The tape, reportedly made on October 27, 1997, contains the following dialogue:

"'GIBSON': John, I got a problem I need you to take care of.

DEDMON: What's that?

'GIBSON': I want you to set up Byron Looper.

DEDMON: What do you mean, like what I did in Crossville?

'GIBSON': Yes, you know what I mean. Do whatever you gotta do; just get     it done. Whatever it takes."

Prosecutors immediately went to Judge Daniel who issued a gag order and barred the principals in the case from talking publicly about any aspect of the Burks murder from this point forward.

Trant also said that he intended to introduce the tape into evidence in Looper's murder trial and a hearing was set by Daniel to rule on that motion.

When Dedmon failed to show up for that hearing Daniel agreed to table Trant's motion.

John Wayne Dedmon vanished and the $42,000 Corvette he had purchased - with a worthless check, no less - turned up abandoned. A suicide note was found in his room. For the first time, Looper broke a four-month silence and talked to a Nashville newspaper about his case and his missing friend.

"I am afraid that something bad has happened to my friend John," Looper said. "It could be that he has met with foul play."

Looper said Dedmon had wanted to testify in the hearing, but he had been warned by the 'good ol' boy network" against it.

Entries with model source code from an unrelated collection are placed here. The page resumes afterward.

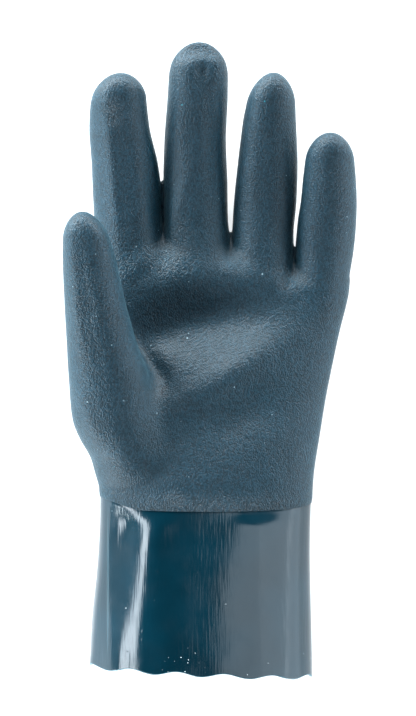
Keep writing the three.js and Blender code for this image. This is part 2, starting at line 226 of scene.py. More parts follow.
# How the surfaces of the hand run into each other
CROWN_START = 0.049  # where the palm's top edge begins to round off
CROWN_LENGTH = 0.007
ROOT_LENGTH = 0.010  # rounding of a finger's hidden root
FINGER_BLEND = 0.0008
PALM_BLEND = 0.0035
THUMB_BLEND = 0.0070
BENCH_BLEND = 0.0010
THUMB_BLEND_START = -0.060  # the thumb runs into the wrist from here
THUMB_BLEND_FULL = -0.045
LIP_FADE = 0.003  # over this length the wall goes from the lip's to the hand's
LIP_LOOPS = 3
LIP_BULGE = 0.6

# How the hand's surface is found
GRID_X = (-0.0660, 0.0670)
GRID_TOP = 0.1480
GRID_Z = (-0.0030, 0.0675)
GRID_LEVEL = (-0.010, 0.020)  # between these the grid's layers stop leaning with the coat's edge
LEAN_ROUNDS = 6
RELIEF_ROUNDS = 3
SETTLE_ROUNDS = 2
GRADIENT_STEP = 0.0001
LEAST_STEEPNESS = 0.05  # keeps the steps onto the surface short where the distance hardly changes

# Places of the finish. Each is a soft oval spot: a centre, a half size and a weight.
SPOT_CORE = 0.35  # a spot is even within this share of its size
ROUGH_SPOTS = [
    ((-0.042, 0.105, 0.034), (0.006, 0.010, 0.012), 1.0),
    ((-0.015, -0.058, 0.045), (0.006, 0.004, 0.012), 0.8),
]
# Single pits and pale specks, besides the scattered ones
PIT_SPOTS = [
    ((-0.0016, 0.0416, 0.028), (0.0006, 0.0006, 0.010), 1.0),
    ((-0.0147, 0.0314, 0.026), (0.0007, 0.0007, 0.010), 1.0),
    ((-0.0152, 0.0276, 0.026), (0.0006, 0.0006, 0.010), 1.0),
    ((0.0078, 0.0331, 0.026), (0.0006, 0.0006, 0.010), 1.0),
    ((-0.0079, 0.0212, 0.026), (0.0007, 0.0007, 0.010), 1.0),
    ((-0.0169, 0.0185, 0.026), (0.0006, 0.0006, 0.010), 1.0),
    ((-0.0007, 0.0149, 0.026), (0.0006, 0.0006, 0.010), 1.0),
    ((-0.0364, 0.0195, 0.030), (0.0006, 0.0006, 0.016), 1.0),
    ((-0.0160, -0.0565, 0.045), (0.0011, 0.0006, 0.010), 0.9),
    ((-0.0128, -0.0580, 0.045), (0.0008, 0.0006, 0.010), 0.8),
    ((-0.0185, -0.0590, 0.045), (0.0007, 0.0005, 0.010), 0.8),
]
PALE_SPOTS = [
    ((-0.0101, 0.0093, 0.028), (0.0005, 0.0005, 0.012), 0.8),
    ((0.0218, 0.0365, 0.028), (0.0005, 0.0005, 0.012), 0.8),
    ((-0.0519, -0.0176, 0.045), (0.0005, 0.0005, 0.016), 0.7),
    ((-0.0366, -0.0170, 0.045), (0.0005, 0.0005, 0.016), 0.7),
    ((-0.0228, -0.0225, 0.045), (0.0005, 0.0005, 0.016), 0.6),
]
# Painted shade: where the coat's colour is darkened to stand in for shade, under the palm's crest, between
# the fingers and down two of their sides
PAINTED_SHADE_SPOTS = [
    ((-0.0090, -0.0245, 0.026), (0.011, 0.007, 0.020), 0.6),
    ((0.0040, -0.0185, 0.026), (0.012, 0.007, 0.020), 0.8),
    ((0.0160, -0.0115, 0.026), (0.012, 0.007, 0.020), 0.8),
    ((-0.0205, 0.0440, 0.026), (0.006, 0.005, 0.020), 0.9),
    ((0.0090, 0.0410, 0.026), (0.005, 0.005, 0.020), 0.9),
    ((0.0345, 0.0330, 0.026), (0.004, 0.004, 0.020), 0.9),
    ((-0.0245, 0.0780, 0.025), (0.006, 0.034, 0.024), 1.0),
    ((0.0030, 0.0900, 0.028), (0.006, 0.036, 0.024), 0.9),
]
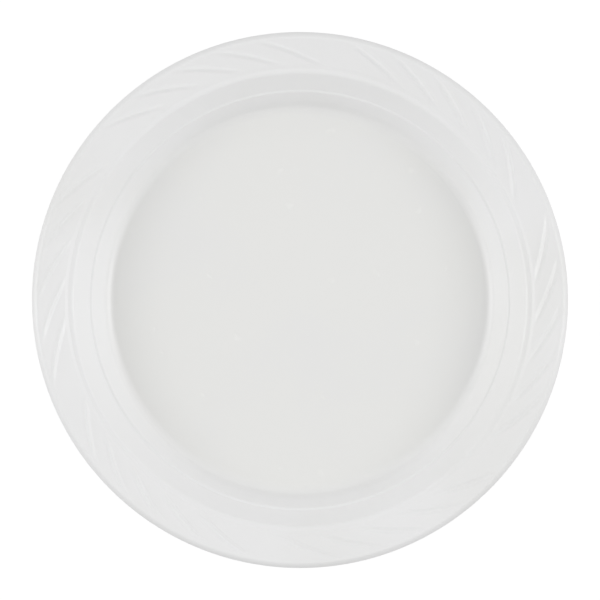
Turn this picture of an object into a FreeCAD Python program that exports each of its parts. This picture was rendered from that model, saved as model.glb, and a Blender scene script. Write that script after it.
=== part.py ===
"""Disposable plastic plate, formed from one sheet: flat floor, coved wall, ledge, riser, swirl rim and lip.

Millimetres, +Z up. The origin is the centre of the floor's under face, where the plate rests.
"""
import FreeCAD, Part
import math
import os

import Sketcher

NODE = "plate"
FULL_TURN = 360.0

# Driving sizes: name, value, what it is. Runs are widths and rises are heights, both of the top face.
DRIVING = [
    ("plate_radius", 114.3, "outside of the lip"),
    ("plate_height", 21.8, "rest face to the corner between the rim and the lip"),
    ("sheet", 0.45, "thickness of the formed sheet"),
    ("foot_bend", 3.8, "bend between the floor and the wall"),
    ("wall_run", 7.9, "lower wall; its rise is what the height leaves"),
    ("step_run", 1.3, "small stacking step in the wall"),
    ("step_rise", 0.45, ""),
    ("shoulder_run", 7.2, "upper wall, up to the ledge"),
    ("shoulder_rise", 7.1, ""),
    ("shoulder_bend", 1.7, "bend between the upper wall and the ledge"),
    ("ledge_run", 1.5, "flat ledge round the mouth of the well"),
    ("riser_run", 1.3, "short riser from the ledge to the rim"),
    ("riser_rise", 1.0, ""),
    ("rim_run", 12.1, "rim, from the riser to the lip"),
    ("rim_rise", 3.8, ""),
    ("lip_bend", 1.5, "bend between the rim and the lip"),
    ("lip_run", 1.2, "turned-down lip"),
    ("lip_drop", 0.75, ""),
    ("hem_run", 0.6, "steeper hem at the edge of the lip"),
    ("hem_drop", 1.1, ""),
    ("group_count", 6, "groups of pressed ribs round the rim"),
    ("rib_count", 5, "ribs in a group"),
    ("rib_pitch", 10.0, "angle between neighbouring ribs, degrees"),
    ("rib_turn", 12.5, "angle a rib travels round the rim, degrees"),
    ("first_rib_angle", 31.8, "middle of the first rib, degrees"),
    ("rib_width", 2.2, "across a rib at its middle"),
    ("rib_height", 0.3, "a rib's crest above the rim"),
    ("rib_sink", 0.34, "how far a rib's crest dips from its middle to each end"),
    ("rib_root", 0.08, "how far a rib's flanks run on into the sheet at its middle"),
    ("rib_inner_gap", 1.0, "riser corner to the inner end of a rib"),
    ("rib_outer_gap", 1.4, "lip corner to the outer end of a rib"),
]

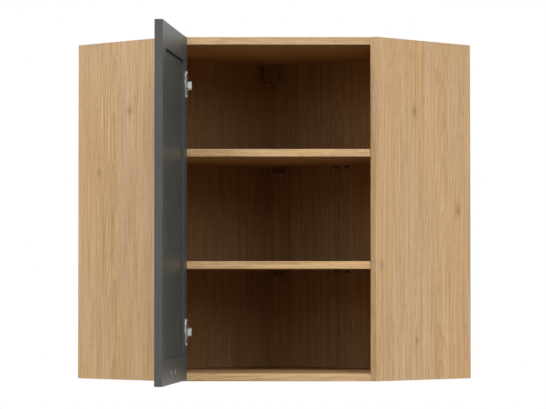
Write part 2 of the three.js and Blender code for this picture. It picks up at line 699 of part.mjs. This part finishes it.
// Places on the left side panel are given as depth behind its front edge and lift above its inner face.
const onPanel = lift => sideInward(LEFT) * (BOARD + lift);
const ontoPanel = (geometry, z) => geometry.rotateX(Math.PI).translate(0, onPanel(0), z);

function armRodOnPanel() {
  const local = new THREE.Vector3(armRod.x, armRod.y, 0).applyMatrix4(sideFrame(LEFT).matrix.invert());
  return new THREE.Vector2(local.x, sideInward(LEFT) * local.y - BOARD);
}
const nose = armRodOnPanel();
const armTop = nose.y + NOSE_RADIUS;
const armInner = ARM_WIDTH / 2 - ARM_WALL;
const plateTop = SEAM + PLATE_THICKNESS;
const ridgeTop = armTop - ARM_WALL - SEAM;

// The arm: a channel open towards the panel, forked at the nose, with the heads of the rod on its cheeks.
function hingeArm() {
  const knee = new THREE.Vector2(ARM_KNEE, ARM_LIFT);
  const toKnee = knee.clone().sub(nose);
  const tangent = Math.atan2(toKnee.y, toKnee.x) - Math.acos(NOSE_RADIUS / toKnee.length());
  const shape = new THREE.Shape();
  shape.moveTo(ARM_TAIL, ARM_LIFT);
  shape.lineTo(knee.x, knee.y);
  shape.lineTo(nose.x + NOSE_RADIUS * Math.cos(tangent), nose.y + NOSE_RADIUS * Math.sin(tangent));
  shape.absarc(nose.x, nose.y, NOSE_RADIUS, tangent, Math.PI / 2, true);
  shape.lineTo(ARM_TAIL - ARM_TAIL_SLOPE, armTop);
  shape.lineTo(ARM_TAIL, armTop - ARM_TAIL_SLOPE);
  shape.closePath();
  const front = nose.x - 2 * NOSE_RADIUS;
  return carve(prism(shape, -ARM_WIDTH / 2, ARM_WIDTH / 2), {
    add: [rod(nose, RIVET_RADIUS, ARM_WIDTH / 2 + RIVET_HEAD, 0)],
    remove: [
      block(front, 2 * ARM_TAIL, 0, armTop - ARM_WALL, -armInner, armInner),
      block(front, nose.x + FORK_LENGTH, 0, 2 * armTop, -armInner, armInner),
      bore(ARM_SCREW_SETBACK, 0, SMALL_SCREW_RADIUS + SEAM, 0, 2 * armTop),
    ],
  });
}

// The mounting plate: a flat base with round corners and the ridge that carries the arm.
function mountingPlate() {
  const x0 = PLATE_SETBACK - PLATE_LENGTH / 2;
  const half = PLATE_HEIGHT / 2;
  const [inner, outer] = [x0 + PLATE_CORNER, x0 + PLATE_LENGTH - PLATE_CORNER];
  const shape = new THREE.Shape();
  shape.absarc(outer, half - PLATE_CORNER, PLATE_CORNER, 0, Math.PI / 2);
  shape.absarc(inner, half - PLATE_CORNER, PLATE_CORNER, Math.PI / 2, Math.PI);
  shape.absarc(inner, PLATE_CORNER - half, PLATE_CORNER, Math.PI, Math.PI * 1.5);
  shape.absarc(outer, PLATE_CORNER - half, PLATE_CORNER, Math.PI * 1.5, Math.PI * 2);
  const base = prism(shape, 0, PLATE_THICKNESS).rotateX(Math.PI / 2).translate(0, plateTop, 0);
  const ridgeHalf = armInner - ARM_PLAY;
  const ridge = block(RIDGE_FRONT, RIDGE_FRONT + RIDGE_LENGTH, SEAM, ridgeTop, -ridgeHalf, ridgeHalf);
  return carve(base, {
    add: [ridge],
    remove: [
      bore(ARM_SCREW_SETBACK, 0, SMALL_SCREW_RADIUS + SEAM, plateTop, 2 * ridgeTop),
      ...Object.values(rises(PLATE_SCREW_PITCH)).map(rise => bore(
        PLATE_SETBACK, rise, PLATE_SCREW_RADIUS + SEAM, 0, 2 * plateTop)),
    ],
  });
}

function addHinge(door, level, z) {
  addPart(door, `${level}_hinge_cup`, hingeCup().translate(0, 0, z), nickel);
  addPart(door, `${level}_hinge_link`, hingeLink().translate(0, 0, z), nickel);
  for (const [place, rise] of Object.entries(rises(CUP_SCREW_PITCH))) {
    const screw = addPart(door, `${level}_hinge_cup_screw_${place}`,
      crossScrew(CUP_SCREW_LENGTH, CUP_SCREW_HEAD_RADIUS, CUP_SCREW_RADIUS), nickel);
    screw.rotation.z = Math.PI;
    screw.position.set(cupScrewX, flangeTopY + SEAM, z + rise);
  }
  const panel = framed(sideFrame(LEFT));
  addPart(panel, `${level}_hinge_arm`, ontoPanel(hingeArm(), z), nickel);
  addPart(panel, `${level}_hinge_plate`, ontoPanel(mountingPlate(), z), nickel);
  for (const [place, rise] of Object.entries(rises(PLATE_SCREW_PITCH))) {
    const screw = addPart(panel, `${level}_hinge_plate_screw_${place}`,
      crossScrew(PLATE_SCREW_LENGTH, PLATE_SCREW_HEAD_RADIUS, PLATE_SCREW_RADIUS), nickel);
    screw.position.set(PLATE_SETBACK, onPanel(plateTop + SEAM), z + rise);
  }
  const armScrew = addPart(panel, `${level}_hinge_arm_screw`, crossScrew(ridgeTop - plateTop), nickel);
  armScrew.position.set(ARM_SCREW_SETBACK, onPanel(armTop + SEAM), z);
}

// ---- The whole cabinet ----
addFloorAndTop();
addShelves();
for (const side of [LEFT, RIGHT]) addSidePanel(side);
addBackPanels();
for (let index = 0; index < SHELF_COUNT; index += 1) addShelfSupports(index);
addCornerBlock();
for (const side of [LEFT, RIGHT]) addHanger(side);
const door = framed(doorFrame());
addDoor(door);
for (const [level, z] of Object.entries(hingeHeights)) addHinge(door, level, z);

export default cabinet;
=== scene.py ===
import json
import math

import bpy
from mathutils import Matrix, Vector

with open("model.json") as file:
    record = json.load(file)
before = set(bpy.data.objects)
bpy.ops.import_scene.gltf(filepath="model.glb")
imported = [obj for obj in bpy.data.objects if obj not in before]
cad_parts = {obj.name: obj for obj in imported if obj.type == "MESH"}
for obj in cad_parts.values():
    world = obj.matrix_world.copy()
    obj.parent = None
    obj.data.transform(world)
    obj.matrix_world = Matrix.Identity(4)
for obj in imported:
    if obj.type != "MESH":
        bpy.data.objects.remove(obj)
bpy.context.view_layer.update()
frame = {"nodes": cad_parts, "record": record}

# A diagonal corner wall cabinet: boards with a printed oak decor, a framed graphite door standing open,
# nickel plated concealed hinges. Lengths are metres; the sizes of patterns are given in millimetres.

# ---- Camera: where the photograph was taken from, in front of the cabinet and looking slightly up ----
CAMERA_PLACE = (-0.0009, -6.0808, 0.1920)
CAMERA_RISE = math.radians(1.7255)
CAMERA_YAW = math.radians(0.0195)
SENSOR = 36.0
LENS = 185.49

camera_data = bpy.data.cameras.new("camera")
camera_data.sensor_width = SENSOR
camera_data.lens = LENS
camera = bpy.data.objects.new("camera", camera_data)
camera.location = CAMERA_PLACE
camera.rotation_euler = (math.radians(90) + CAMERA_RISE, 0, CAMERA_YAW)
bpy.context.scene.collection.objects.link(camera)
bpy.context.scene.camera = camera

# ---- Nodes and colours ----
# Sockets of a Mix node for colours: its factor, its two colours and what comes out
FACTOR, FIRST, SECOND, MIXED = 0, 6, 7, 2
RELIEF_DEPTH = 0.0002  # of all pressed, moulded and grown relief


def linear(hex_colour):
    """The linear colour of an sRGB hex value."""
    channels = [int(hex_colour[i:i + 2], 16) / 255 for i in (1, 3, 5)]
    return tuple(c / 12.92 if c <= 0.04045 else ((c + 0.055) / 1.055) ** 2.4 for c in channels) + (1.0,)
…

Daniel issued a warrant for Dedmon's detention.

Something bad did happen to John Dedmon, but it was of his own making. Dedmon, an admitted drug abuser, showed up at his mother's home about a week later and in a fit of rage destroyed the windows of a parked car.   A few hours later Dedmon showed up at Cookeville Regional Hospital and on doctors' orders was taken to a psychiatric hospital in Chattanooga.

While Dedmon was recuperating in Chattanooga, suffering from depression, Trant was sideswiped by revelations that Dedmon    was talking to the Federal Bureau of Investigation and prosecutors about an alleged attempt by Trant to get him to take the fall for Looper's crimes.

"He (Trant) asked me how much money it would take for me to take the fall for Byron or if I could find somebody to do it," Dedmon said in a statement. "I told him there wasn't no amount of money that could make me do that."

Trant was incensed.

"I will take a lie-detector test, and I ask Mr. Dedmon to do the same," Trant wrote in answer to Dedmon's charges. "And when he fails, I suggest that the district attorney consider perjury charges against him."

Trant said Dedmon had possibly become delusional because of the pressure and admitted that the Gibson tape may be a fake.   The damage to his defense strategy was irreparable, and quickly Trant and Looper became distant.

When Dedmon, in treatment for drug abuse and depression, failed to answer two subpoenas issued by Daniel, the judge ordered him picked up from Chattanooga. He appeared in court, dressed in a standard jailhouse orange jumpsuit, appearing dazed and bedraggled.

"I don't remember nothing past about three months ago," Dedmon told the court when he was compelled to testify about the infamous tape and his allegations. "I've been on drugs real bad, and I can't recall anything."

Even still, Dedmon continued to assert he was the real set-up target; he claimed Looper's younger brother offered him $6,000 or $7,000 to keep his mouth shut about what he knew about the case.

He also tried to stick to his story about Trant asking him to take the fall, but his disjointed answers, combined with his difficulty in remembering most details, made the story appear implausible. Maybe it was Trant who approached him, maybe it was Burgess. Dedmon couldn't recall.

Daniel ruled that the tape was as unreliable as Dedmon was and said it would not be admitted into evidence. He sternly warned both sides to put the matter to rest.